Training the model and evaluating the model performance.
Iterations. We can iterate the process of data collection and model training multiple times. In each round, we can focus on improving weaknesses identified in the previously fine tuned model. For example,
- Is the model weak in specific types of coding questions, for example, dynamic programming? If so, collect more data in this area.
- Is the model weak in solving hard problems? If so, involve experts to create more challenging coding questions for training data.
- Is the model weak in specific coding languages, for example, SQL? If so, collect more data in such languages.

Summary

Recent development in LLM shows that models intended to solve natural language problems exhibit emerging AI behaviors such as solving common sense reasoning, writing codes, and solving STEM questions. This motivates further research to enhance LLM’s capability in these domains.

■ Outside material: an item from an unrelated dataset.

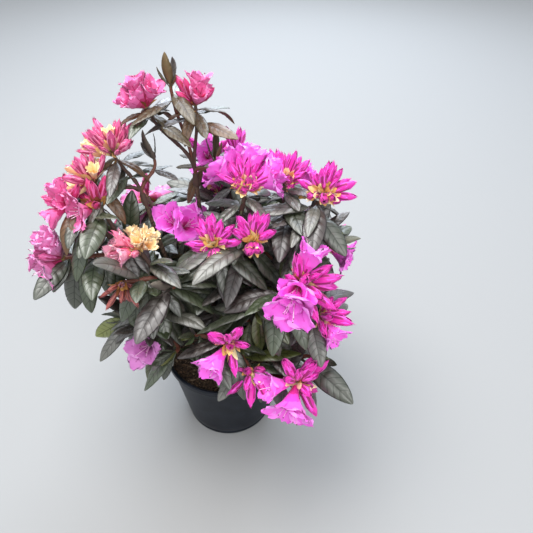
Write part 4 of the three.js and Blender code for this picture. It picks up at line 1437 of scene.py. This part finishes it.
def build_leaves(leaves, shoots, materials):
    """The leaves in pieces of whole masses, each closed once it has enough triangles."""
    clear = [leaf for leaf in leaves if not is_in_the_way(leaf, shoots)]
    heaps = []
    for number, mass in enumerate(MASSES):
        if not heaps or heaps[-1][0].triangles() > LEAF_PIECE_TRIANGLES:
            heaps.append((Heap(), []))
        heap, names = heaps[-1]
        names.append(mass.name)
        for growing in shoots:
            if growing.mass == number:
                add_end_leaves(heap, growing, materials)
        for leaf in clear:
            if leaf.growing.mass == number:
                add_twig_leaf(heap, leaf, mass, materials)
    for number, (heap, names) in enumerate(heaps, 1):
        heap.build(f"leaves_{number}", "foliage", names)


# Blossom


def bud_form(habit, axis, draw):
    """A bud's form: the low and front ones of a fan are still small, and a golden head fades on its top."""
    is_small = axis[2] < LOW_BUD_SLOPE or axis @ FRONT > FRONT_BUDS
    if habit in ("fan", "crown") and is_small and draw < SMALL_SHARE:
        return "closed"
    if habit == "gold" and axis @ WITHERED_SIDE < 0.1:
        return "wither"
    names = HABITS[habit].buds
    return names[int(draw * len(names))]


def leaned(growing, form):
    """A form with its axis turned towards the front or away from it, and lifted, by its truss's habit."""
    name, axis, size = form
    habit = HABITS[growing.shoot.habit]
    turned = habit.turn * (1 if habit.turn > 0 else max(0, axis @ FRONT))
    lift = habit.lift if COROLLAS[name].is_open else habit.rise
    return name, unit(axis + FRONT * turned + UP * lift), size


def forms_of(blossom):
    """The corollas that a flower or bud place of the solids is dressed with, each with its axis and size."""
    habit, seed = blossom.growing.shoot.habit, (blossom.growing.key, blossom.index)
    draw, names = chance(*seed, 51), HABITS[habit].flowers
    is_flower = blossom.kind == "flower"
    name = names[int(draw * len(names))] if is_flower else bud_form(habit, blossom.axis, draw)
    if habit == "crown" and name == "open" and blossom.axis @ FRONT > 0.45:
        name = "sheaf"
    if name != "sheaf":
        return [(name, blossom.axis, blossom.size)]
    forms = []
    for lean in range(4):
        tilt = math.radians(lerp(8, 22, chance(*seed, 53, lean)))
        axis = toward(blossom.axis, tilt, lean * math.pi / 2 + blossom.index)
        size = blossom.size * lerp(0.78, 1, chance(*seed, 54, lean))
        forms.append((bud_form(habit, axis, chance(*seed, 52, lean)), axis, size))
    return forms


def extra_forms(growing):
    """Buds added between the places of the solids, within the same fan."""
    bloom, habit, key = BLOOMS[growing.shoot.bloom], growing.shoot.habit, growing.key
    cap, count = 1 - math.cos(math.radians(max(bloom.fan, 50) * 0.94)), HABITS[habit].extra
    forms = []
    for index in range(count):
        tilt = math.acos(1 - cap * (index + 0.5) / count)
        axis = toward(growing.axis, tilt, index * GOLDEN_ANGLE + key + 1.3)
        name = bud_form(habit, axis, chance(key, index, 55))
        size = bloom.size * lerp(0.72, 0.98, chance(key, index, 56))
        if habit == "crown":
            size *= 0.92
            if axis @ FRONT < 0.3 and index % 2:
                name, size = "half", bloom.size * 1.08
        forms.append((name, axis, size))
    return forms


def truss_forms(growing, blossoms):
    """Every form on a truss, those that face a set way first."""
    rows = FACING.get(f"{MASSES[growing.mass].name} {growing.key % 10}", {}).items()
    faced = {
        place: (name, unit(np.array(axis)), size) for name, places in rows for place, size, *axis in places
    }
    grown = [
        form
        for blossom in blossoms
        if blossom.growing is growing and blossom.index not in faced
        for form in forms_of(blossom)
    ]
    free = [leaned(growing, form) for form in grown + extra_forms(growing)]
    return [faced[place] for place in sorted(faced)] + free


def petal_hue(hue, name):
    if name == "wither":
        return "cream"
    if hue == "magenta" and not COROLLAS[name].is_open:
        return "magenta_closed" if name == "closed" else "magenta_bud"
    return hue


def add_blossom(heaps, growing, index, form, colours):
    """A flower or bud on its short stalk, with its stamens and bud scales."""
    name, axis, size = form
    corolla, habit = COROLLAS[name], HABITS[growing.shoot.habit]
    seed, turn = growing.key + 0.37 * index, growing.key + index * 1.7
    tip = growing.curve.point(1)
    base = tip + axis * (KNOB.radius * 0.5 + habit.outward)
    stalk = Curve.straight(tip - growing.axis, base + axis * 2)
    add_tube(heaps.scales, rings_along(stalk, 2, 5, taper(1, 1.2 * size)), colours.stalk)
    heap = heaps.open_petals if corolla.is_open else heaps.folded_petals
    where = (corolla, base, axis, turn, size, seed)
    add_corolla(heap, *where, colours.petals[petal_hue(growing.shoot.hue, name)])
    add_stamens(heaps.stamens, *where, *colours.thread)
    count = habit.scales + (2 if name == "closed" else 0)
    for scale in range(count):
        outward = spoke(axis, turn + (scale + chance(seed, scale, 57)) / count * TURN)
        length = habit.scale_size * lerp(9, 14, chance(seed, scale, 58))
        width, flare = 3.1 * habit.scale_size, lerp(0, 3, chance(seed, scale, 60))
        material = colours.scales[int(chance(seed, scale, 59) * len(colours.scales))]
        add_scale(heaps.scales, base, axis, outward, length, width, flare, material)


def build_blossom(blossoms, shoots):
    petals = petal_materials()
    scales = {
        name: [
            shader(f"scale_{name}_{index}", colour, 0.5, Subsurface_Weight=0.1)
            for index, colour in enumerate(colours)
        ]
        for name, colours in SCALE_COLOURS.items()
    }
    thread = (shader("filament", (250, 208, 234), 0.5), shader("anther", (120, 70, 84), 0.6))
    stalk = shader("flower_stalk", (128, 108, 66), 0.6)
    heaps = Named(open_petals=Heap(), folded_petals=Heap(), scales=Heap(), stamens=Heap())
    for growing in shoots:
        if growing.shoot.hue:
            own_scales = scales[SCALE_HUES.get(growing.shoot.hue, "rust")]
            colours = Named(petals=petals, scales=own_scales, thread=thread, stalk=stalk)
            for index, form in enumerate(truss_forms(growing, blossoms)):
                add_blossom(heaps, growing, index, form, colours)
    heaps.open_petals.build("petals_open", "foliage", MASS_NAMES)
    heaps.folded_petals.build("petals_folded", "foliage", MASS_NAMES)
    heaps.scales.build("calyces", "foliage", MASS_NAMES)
    heaps.stamens.build("stamens", "foliage", MASS_NAMES)


def build_plant():
    """Grows the crown as the source does, then the finer twigs and leaves, and dresses them."""
    curves, crown = limb_curves(), Crown()
    hold_limbs(crown, curves)
    stems, shoots = grow_twigs(crown, curves)
    sides = side_shoots(curves)
    blossoms = [form for growing in shoots for form in grow_truss(crown, growing)]
    leaves = [leaf for growing in shoots for leaf in grow_leaves(crown, growing)]
    leaves += [
        leaf
        for growing in shoots
        for leaf in grow_leaves(crown, growing, 0.72, 0.5, 0.7)
        if chance(leaf.key, leaf.index, 61) < MASSES[growing.mass].young
    ]
    leaves += [leaf for growing in sides for leaf in grow_leaves(crown, growing, SIDE.leaf_scale, 0, 0.5)]
    build_limbs(curves, patterned("bark", (58, 44, 36), (112, 90, 74), 420, 0.8, 0.0004))
    brown, green = shader("twig_brown", (84, 64, 56), 0.75), shader("twig_young", (112, 66, 52), 0.55)
    build_twigs(stems, shoots, sides, brown, green)
    build_leaves(leaves, shoots, leaf_materials())
    build_blossom(blossoms, shoots)


def build_filled_pot():
    look = {"Specular_IOR_Level": 0.25}
    build_pot(patterned("pot_plastic", (20, 24, 32), (30, 34, 42), 60, 0.46, 0.00004, **look))
    build_mix_surface(patterned("earth", (48, 36, 28), (96, 76, 58), 350, 1, 0.0015))
    colours = ((78, 60, 46), (98, 76, 58), (52, 40, 32), (124, 106, 86))
    build_crumbs([shader(f"crumb_{index}", colour, 0.95) for index, colour in enumerate(colours)])
    build_moss(shader("moss", (86, 104, 44), 0.9))


add_camera()
add_surroundings()
add_lights()
build_plant()
build_filled_pot()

Modern training paradigm of LLM involves a pre-train stage and a fine-tune stage. Pre-train is both data and infra hungry, and is typically done by a few companies in the world. Fine-tune, on the other hand, focuses on customizing pre-trained LLM for specific tasks. To improve LLM’s capability in specific domains or for customized applications, fine-tune is the most important stage.

The fine-tune stage is heavily driven by high quality data. To guarantee such data can further enhance pre-trained LLM’s capability in specific tasks, we need domain expert-level data. For example, generate compute-optimal solutions for coding questions.